Home NewsRegional Pontius Pilate Made in Uganda: Testimony of a Rwandan Who Was Crucified in Uganda

Pontius Pilate Made in Uganda: Testimony of a Rwandan Who Was Crucified in Uganda

by KT Press Reporter
2:13 pm

Saidi Maniriho

You perhaps recall the story of crucifixion in the movie Passion of Christ or as narrated in the bible, but, this punishment of ancient Roman emperors could have inspired Uganda, Rwanda’s neighbor to the North.

 In June 2018, Saidi Maniriho left Kigali for Kampala where his mother lives, hoping to start life with a grocery shop.

“I never thought at some point that Kampala is a no-go-zone for a Rwandan,” he told KT Press on Sunday, adding that as a citizen of the East African Community (EAC), he thought he was free to move to any country in the bloc and work there as long as he had the means.

Few months later, one fine morning in January this year, Maniriho, who had been in Uganda doing business for six months, booked a bus to return to Kigali to sort out a few personal issues and check on relatives.

Before boarding the bus, security agents intercepted him and arrested him along with a few other Rwandans, who they accused of being Rwandan soldiers on an espionage mission in Uganda.

“First, they asked us to hand over the guns we possessed,” he recalls.

“The word spy is strange to me and, I have never been a soldier all my life. In my family none knows to handle a gun,” he told the adamant security operatives.

According to Maniriho, security officers were not willing to listen. They took the group to a prison facility in a Kampala suburb known as Kyengera where they started torturing them incessantly in a bid to extract confessions from them.

“That very day, after beating me severely, they took chains and tied my hands, legs and my belly against metal sticks, akin to a cross to make sure that I don’t make any movement whatsoever for the whole night,” narrates Maniriho, adding that “I was naked.”

In the morning, they came back and untied him before he collapsed in one heap. Upon realizing that he was in agonizing pain, they took him to the hospital.

When he was returned to the prison facility, he discovered that there were more Rwandans he knew who were also being tortured relentlessly.  They included Sam Tumushabe, Moses Gato and Eric Rugoroki.

On several occasions, they would relocate him to separate cells, and in all of them he found more Rwandans facing a similar ordeal. He recalls some people by face and name but there was little he could do to save them.

Their situation worsened when a Ugandan national escaped from jail. The wardens decided that none would go to the toilet anymore and brought them a small bucket to use whenever they need to ease themselves.

One bucket was serving 60 prisoners, according to Maniriho.

The food which consisted of a maize flour meal (posho or Kawunga) and beans was served next to the same bucket which served as a ‘toilet’.
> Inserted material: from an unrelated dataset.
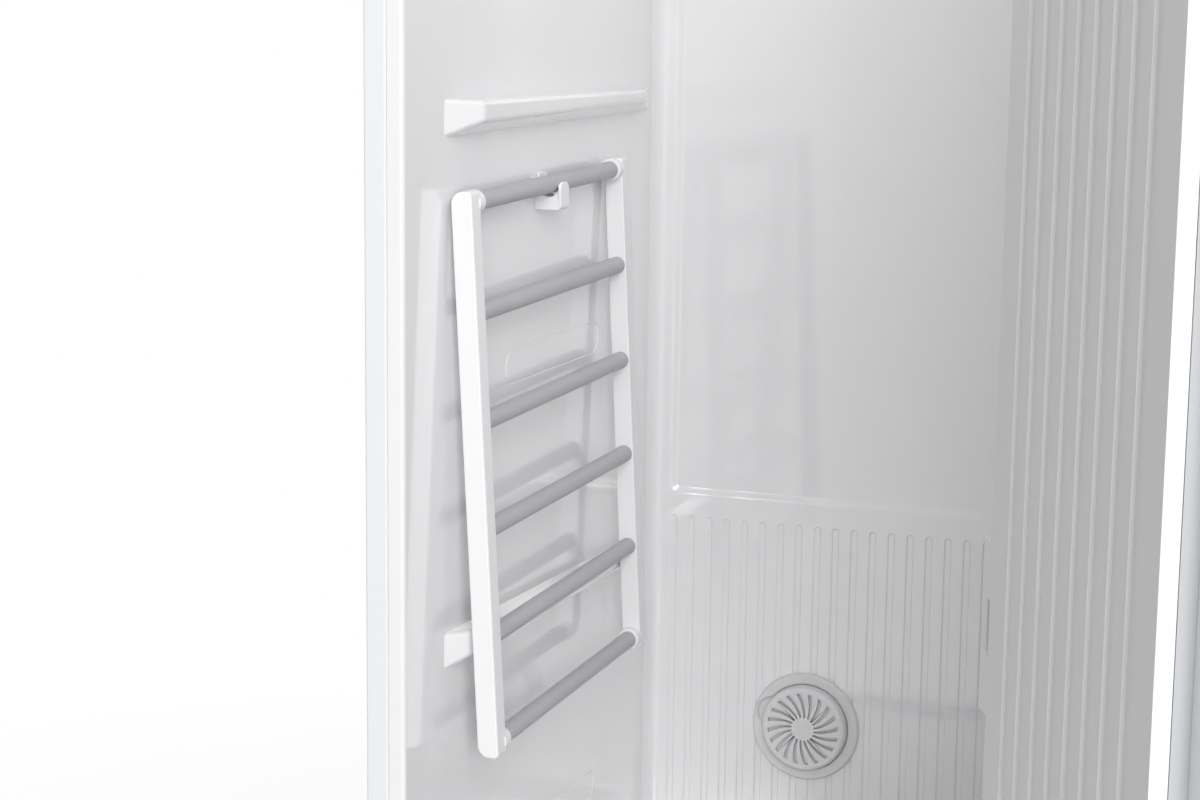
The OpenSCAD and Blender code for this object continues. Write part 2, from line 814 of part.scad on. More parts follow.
// Frame of the lint filter: a shallow cassette with cross ribs and a grip bar
module filter_frame() {
    w = filter_w - 2 * clear;
    d = filter_d - 2 * clear;
    color("lightgray") translate([filter_x, filter_y, chamber_z - filter_h]) {
        difference() {
            round_block(w, d, filter_h, 2);
            translate([0, 0, -1]) round_block(w - 8, d - 8, filter_h + 2, 2);
        }
        for (i = [-2 : 2]) block([i * w / 6 - 1, -d / 2 + 3, 2], [2, d - 6, filter_h - 5]);
        block([-w / 2 + 3, -3, filter_h - 5], [w - 6, 6, 5]);
    }
}

// Fine screen under the filter's ribs
module filter_mesh() {
    w = filter_w - 2 * clear - 8;
    d = filter_d - 2 * clear - 8;
    color("slategray") translate([filter_x, filter_y, chamber_z - filter_h]) difference() {
        round_block(w, d, 2, 2);
        for (i = [0 : 13]) for (k = [0 : 3])
            block([-w / 2 + 2 + i * (w - 2) / 14, -d / 2 + 2 + k * (d - 2) / 4, -1],
                [(w - 2) / 14 - 2, (d - 2) / 4 - 2, 4]);
    }
}

// Lid over the aroma sheet, hinged at its rear edge
module aroma_cap() {
    color("lightgray") translate([aroma_x, filter_y, chamber_z - aroma_t]) {
        difference() {
            translate([0, -1, 0]) round_block(aroma_w - 2 * clear, aroma_d - 2 * clear - 2, aroma_t, 1);
            for (x = [-2 : 2]) translate([x * 10, -3, -1]) round_block(4, 16, 10, 1.9);
        }
        translate([-aroma_w / 2 + clear, aroma_d / 2 - clear - aroma_t / 2, aroma_t / 2]) rotate([0, 90, 0])
            cylinder(r = aroma_t / 2, h = aroma_w - 2 * clear);
    }
}

// Lens of the chamber's lamp
module lamp_lens() {
    color("ghostwhite") translate([0, lamp_y, 0]) {
        translate([0, 0, ceiling_z - 3]) round_block(lamp_w, lamp_d, 3, 10);
        translate([0, 0, ceiling_z]) round_block(lamp_w - 9, lamp_d - 9, 6, 5.5);
    }
}

// Profile of the hook: x from the wall, y up from the rod's axis
module hook_profile() {
    lip0 = rack_wall + rod_r + hook_gap;
    difference() {
        union() {
            translate([0, -hook_drop]) square([lip0 + hook_lip, hook_drop - 1]);
            translate([0, -2]) square([hook_back, hook_top + 2 - hook_back / 2]);
            translate([hook_back / 2, hook_top - hook_back / 2]) circle(hook_back / 2);
            translate([lip0, -2]) square([hook_lip, hook_rise + 2 - hook_lip / 2]);
            translate([lip0 + hook_lip / 2, hook_rise - hook_lip / 2]) circle(hook_lip / 2);
        }
        translate([rack_wall, 0]) circle(rod_r + hook_gap);
        translate([rack_wall - rod_r - hook_gap, 0]) square([2 * (rod_r + hook_gap), 20]);
        translate([hook_back, -1]) square([lip0 - hook_back, 20]);
    }
}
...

“Life became so hard for me. I started bleeding in my private parts.  I suspected it was due to the torture. They gave us maize flour to smear in my private parts to stop the bleeding but it didn’t work,” said Maniriho in a shocking revelation.

In March, Maniriho and colleagues were reported to Ugandan officials in charge of internal security who told them to “stop spying on my country.”

On June 29, Maniriho and colleague were put on a truck driven to Ntungamo district, in South Western Uganda where they were thrown in a marshland along the Uganda-Rwanda border in Rwempasha – Nyagatare district.

Maniriho warns Rwandans against venturing into Uganda following his ordeal.

“Any Rwandan who still feels they can try their luck in Uganda should think twice before making the mistake of crossing over. Ugandan security operatives are on the lookout and willing to inflict pain and torture to Rwandans without any remorse,” Maniriho said, adding that he lost his start-up capital and everything he had worked for during this period.

Among other things, he said security agents confiscated the money he had amounting to Rwf550,000 and 300,000 Ugandan shillings which they never returned to him.

For over two years, several Rwandans say they have been illegally held in Uganda, tortured before they are dumped on the border with Rwanda, despite having entered the country legally.

Since January this year, about 180 Rwandans have been deported or unceremoniously dumped at the border by Ugandan authorities.

Rwanda says Uganda does so in collaboration and full support of Rwanda National Congress (RNC), a subversive organization linked to renegade Lt. General Kayumba Nyamwasa and others who seek to destabilize Rwanda.

Uganda maintains that Rwandans get arrested on suspicion that they sabotage country security which Rwanda denies. Rwanda also maintains that Kampala should charge the suspects in courts of law or send them back home instead of holding them arbitrarily and subjecting them to torture.

In a meeting that brought together President Paul Kagame of Rwanda, Felix Antoine Tshisekedi of DR Congo, Yoweri Kaguta Museveni of Uganda and João Lourenço of Angola in Luanda on July 12, it was agreed that Angola and DRC will facilitate talks between Rwanda and Uganda to resolve the impasse.

Rwanda maintains Kampala has to stop illegal detentions, deportations and end any support to RNC or other groups seeking to distabilise Rwanda. Meetings between President Kagame and President Museveni have not yielded much.